Material -
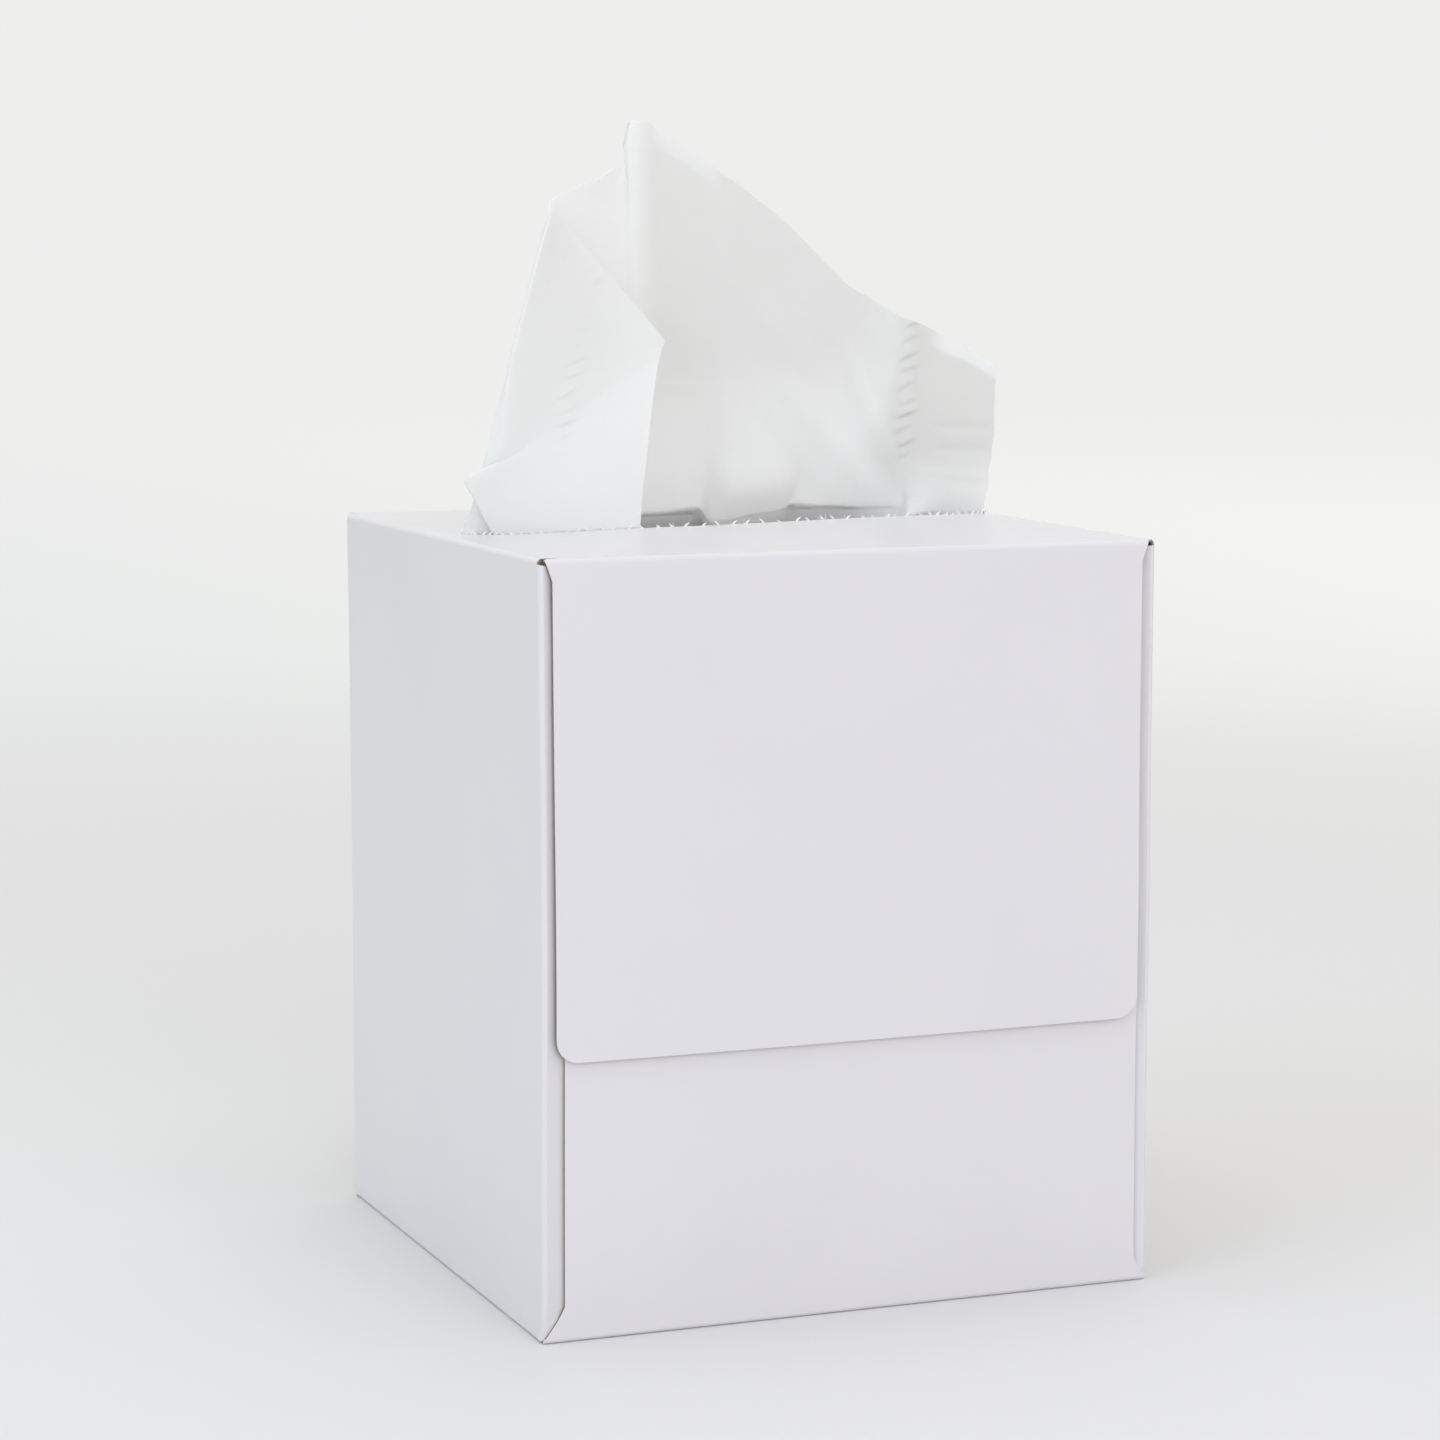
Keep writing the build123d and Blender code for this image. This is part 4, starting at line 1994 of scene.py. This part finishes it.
def main() -> None:
    """Builds every piece in order."""
    logging.basicConfig(level=logging.INFO, format="%(message)s")
    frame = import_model()
    nodes = frame["nodes"]
    bpy.context.scene.view_settings.view_transform = "Standard"
    sizes = CartonSizes()
    glue_material = HotMelt().make()
    carton = Carton(sizes, BoardSpring(sizes), nodes["carton"])
    carton.build([CoatedBoard().make(), GreyBack().make(), CutEdge().make()])
    carton.build_torn_edge(TornEdge(), TornFibres().make())
    stack = StackSizes()
    TissueStack(stack).build(StackedTissue().make())
    RaisedTissue(TissueSizes(), stack, carton.spring).build(TissuePaper().make())
    for name in ("front_flap_glue", "back_flap_glue"):
        FlapGlue(name).build(nodes[name], glue_material)
    seam = nodes["seam_glue"]
    seam.data.materials.clear()
    seam.data.materials.append(glue_material)
    Studio().build()


if __name__ == "__main__":
    main()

Written instruction -
Extract all of the data shown above without alteration.

Answer to this problem -
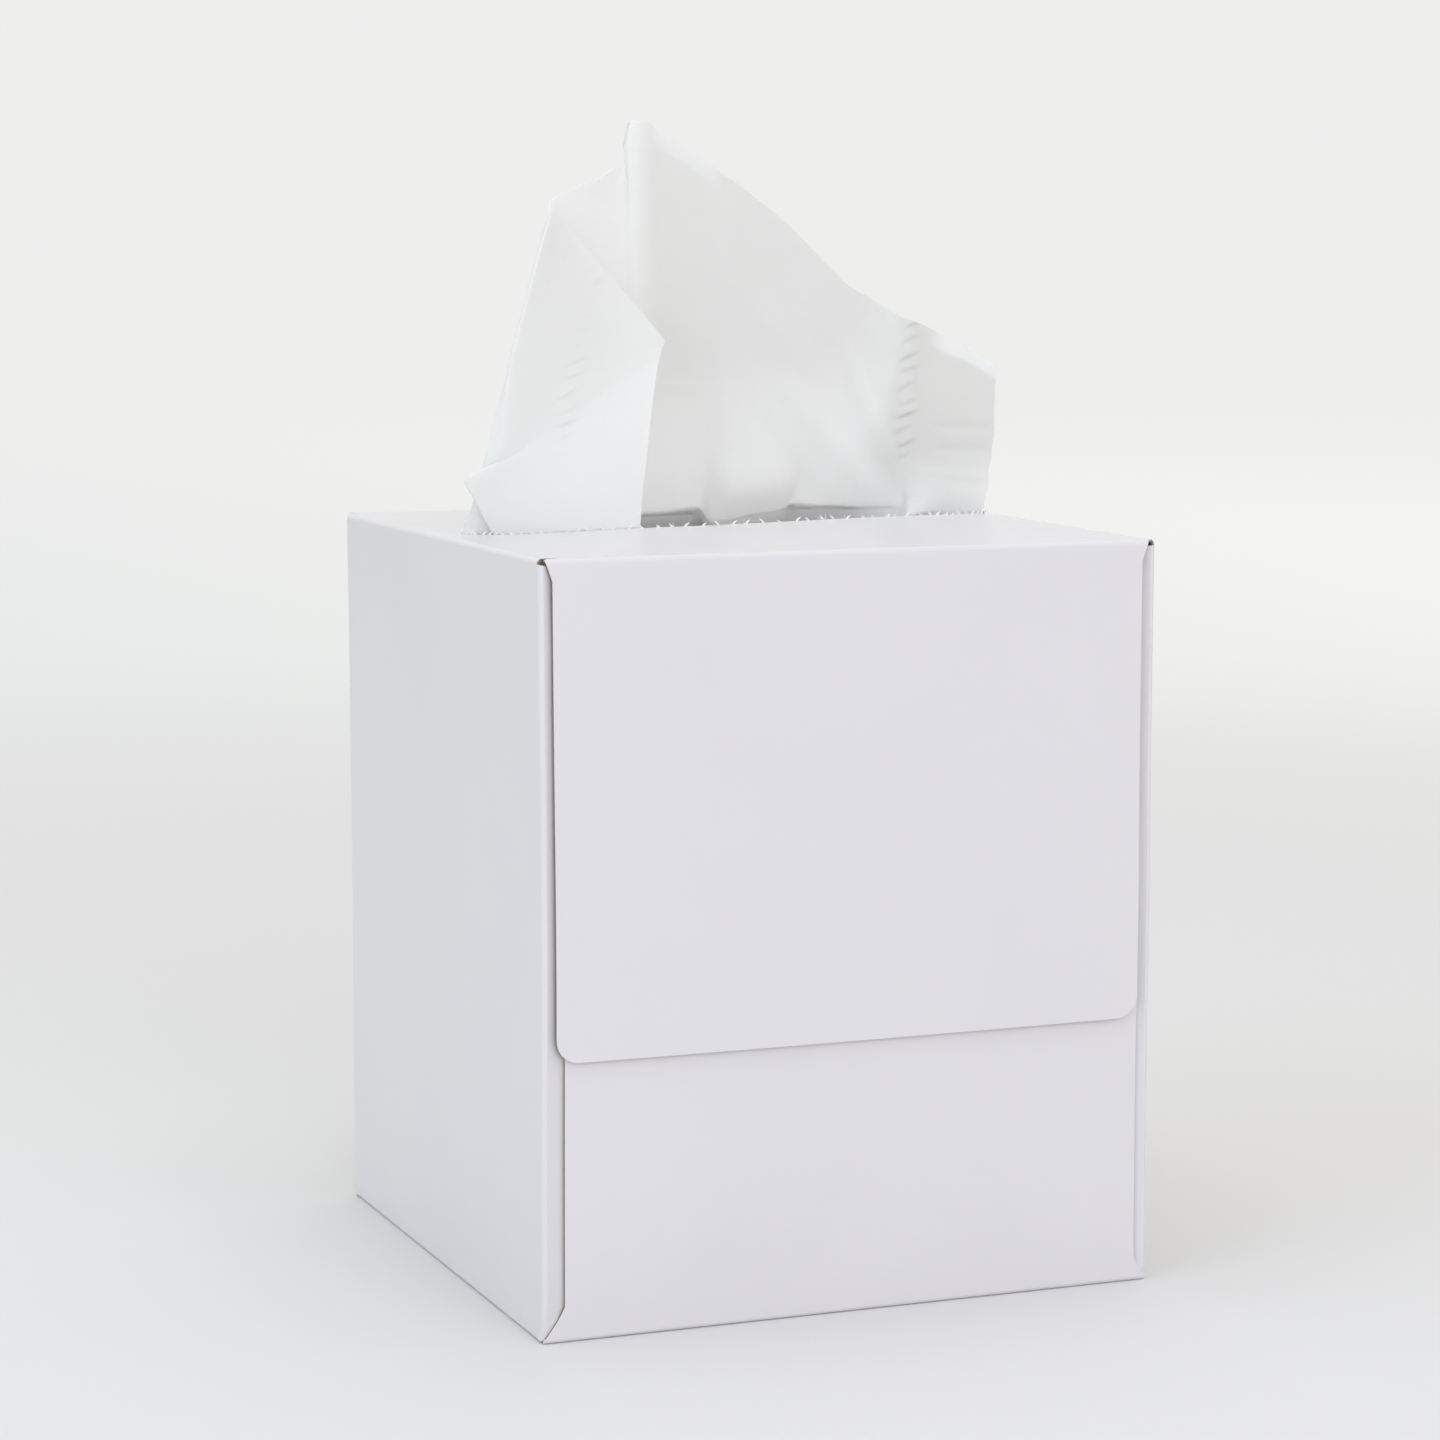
Keep writing the build123d and Blender code for this image. This is part 4, starting at line 1994 of scene.py. This part finishes it.
def main() -> None:
    """Builds every piece in order."""
    logging.basicConfig(level=logging.INFO, format="%(message)s")
    frame = import_model()
    nodes = frame["nodes"]
    bpy.context.scene.view_settings.view_transform = "Standard"
    sizes = CartonSizes()
    glue_material = HotMelt().make()
    carton = Carton(sizes, BoardSpring(sizes), nodes["carton"])
    carton.build([CoatedBoard().make(), GreyBack().make(), CutEdge().make()])
    carton.build_torn_edge(TornEdge(), TornFibres().make())
    stack = StackSizes()
    TissueStack(stack).build(StackedTissue().make())
    RaisedTissue(TissueSizes(), stack, carton.spring).build(TissuePaper().make())
    for name in ("front_flap_glue", "back_flap_glue"):
        FlapGlue(name).build(nodes[name], glue_material)
    seam = nodes["seam_glue"]
    seam.data.materials.clear()
    seam.data.materials.append(glue_material)
    Studio().build()


if __name__ == "__main__":
    main()